What am I doing wrong with `unsafe_wrap()`?

Trying to write some test code with unsafe_wrap(), and getting unexpected garbage results.

julia> function f()
          r = Ref(tuple(5.0, 2.0, 1.0, 6.0))
          p = Base.unsafe_convert(Ptr{Float64}, r)
          u = unsafe_wrap(Array, p, 4)
          display(u)
          return nothing
       end
f (generic function with 1 method)

julia> f()
4-element Vector{Float64}:
 1.20926195e-315
 6.341044e-317
 1.4669e-319
 2.12443504e-316

Why is it not printing an array of [5.0, 2.0, 1.0, 6.0]?

You didn’t root r here, so it likely got garbage collected before the display call. You need to wrap all code which references r by pointer with GC.@preserve:

julia> function f()
          r = Ref(tuple(5.0, 2.0, 1.0, 6.0))
          GC.@preserve r begin
              p = Base.unsafe_convert(Ptr{Float64}, r)
              u = unsafe_wrap(Array, p, 4)
              display(u)
          end
          return nothing
       end
f (generic function with 1 method)

julia> f()
4-element Vector{Float64}:
 5.0
 2.0
 1.0
 6.0

Also note that you can’t leak u from this function without also ensuring r is rooted somehow. I’d recommend checking out the ffi section of the manual:

https://docs.julialang.org/en/v1/manual/calling-c-and-fortran-code/

2 Likes

Similarly, you could just return r.

julia>        function f()
                 r = Ref(tuple(5.0, 2.0, 1.0, 6.0))
                 p = Base.unsafe_convert(Ptr{Float64}, r)
                 u = unsafe_wrap(Array, p, 4)
                 display(u)
                 return r
              end

julia> f();
4-element Vector{Float64}:
 5.0
 2.0
 1.0
 6.0

It’s still recommended to use GC.@preserve here. With further compiler optimizations in the very near future, these kinds of allocations could still be eliminated if r doesn’t escape from the caller, for example if f is called from another function.

2 Likes

I don’t think it works even with @preserve, outside of the function, Julia doesn’t know it needs to preserve r in order to keep u, because u doesn’t contain reference to r anymore.

you need to finish dealing with both u and r within the same @preserve block, which means you can’t return u and expect the underlying content to stay around.


other-wise we wouldn’t have struggled with: https://github.com/JuliaLang/julia/issues/42227

1 Like

side comment: unfortunately this is one of very rare occasion where the task is so trivial in C/C++ (“just unsafe cast the pointer trust me”), and impossible to do in Julia because we can’t manually mark/unmark new root object for GC.

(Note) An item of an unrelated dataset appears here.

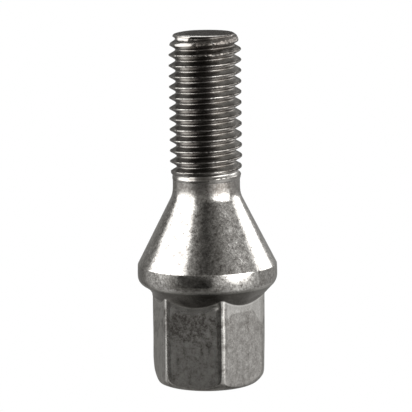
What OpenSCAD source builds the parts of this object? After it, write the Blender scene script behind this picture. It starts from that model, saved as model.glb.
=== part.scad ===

Essentially it’s impossible to write a function:

f(T, arr::Vector{W}) where {T,W}

that takes an arr, “unsafe wrap” it into a Vector of different type, and return a built-in, clean Vector{T}.

You need to make something like a:

struct MyVector{T, W}
newarr::Vector{T}
ref::Ref{Vector{W}}
end

now, I just realized in this case, OP has a Ref{Tuple}, maybe that makes things different because Tuple is immutable, but it seems like GC still cares

GC.@preserve is required. Consider

function g()
    f()
    nothing
end

When f is inlined, r is not returned anymore and Julia and LLVM are not required to preserve r.

Besides, unless own = true is passed, the programmer is responsible for keeping the memory behind the pointer p alive. GC.@preserve is virtually the only way to do it if the memory region is allocated as a Julia object. But I think most of the confusion is coming from the lack of documentation. We need to have better documentation on what is allowed (which may actually need to start from discussing what should be allowed).

(There’s also a question that if this kind of type-punning is actually OK to do. The compiler can, in principle, start using Julia-level type information more aggressively to reason about aliasing.)

It may be straightforward to do type-punning in C but I wouldn’t say it’s trivial to do in C++ when you have various hours-long talks on how to do it properly in C++ (e.g., Type punning in modern C++ - Timur Doumler - CppCon 2019 - YouTube). Like C++, Julia needs to provide some constructs for doing this in a type system-compatible manner. C++ got std::bit_cast only in C++20 so it’s not like we are very behind. ReinterpretArray essentially does what C++ does but there’s no public API for doing this properly.

3 Likes

I would think at least for “plain” “isbittype” vector, it’s trivial to cast with the same set of underlying bytes in C or C++, which is really the most useful case because it’s probably some kind of I/O or binary data format processing task

1 Like

It’s true that if you stray outside Julia’s model of ownership things do get messy and manual.

With ResourceContexts.jl I tried to tackle some of these problems. For example we have the following entertaining example of returning a bare Ptr to a temporary buffer, at the cost of using the @! macro:

@! function raw_buffer(len)
    buf = Vector{UInt8}(undef, len)
    @defer GC.@preserve buf nothing
    pointer(buf)
end

@context begin
    len = 1_000_000_000
    ptr = @! raw_buffer(len)
    GC.gc() # `buf` is preserved regardless of this call to gc()
    unsafe_store!(ptr, 0xff)
end

Those macros are ugly to be sure! I hope one day we can have some more official and builtin variant of this (or other equivalent) kind of thing which works with the language’s natural scoping rules.

1 Like

It’s not really that simple. Type punning violates the C++ strict aliasing rules, and compilers will be happy to interpret your code in a way you didn’t intend. See for example c++ - What is the strict aliasing rule? - Stack Overflow

3 Likes

Casting between different pointer types in general are UB, even in C, IIUC. But you can always cast to bytes (char*). So, the basic strategy to reinterpret T to S is to cast their pointers as pointers to bytes, memcpy the bytes, and load S. I’d imagine this is why std::bit_cast returns a value and not a reference (to help TBAA). That’s the strategy I followed in https://github.com/JuliaLang/julia/pull/43065

2 Likes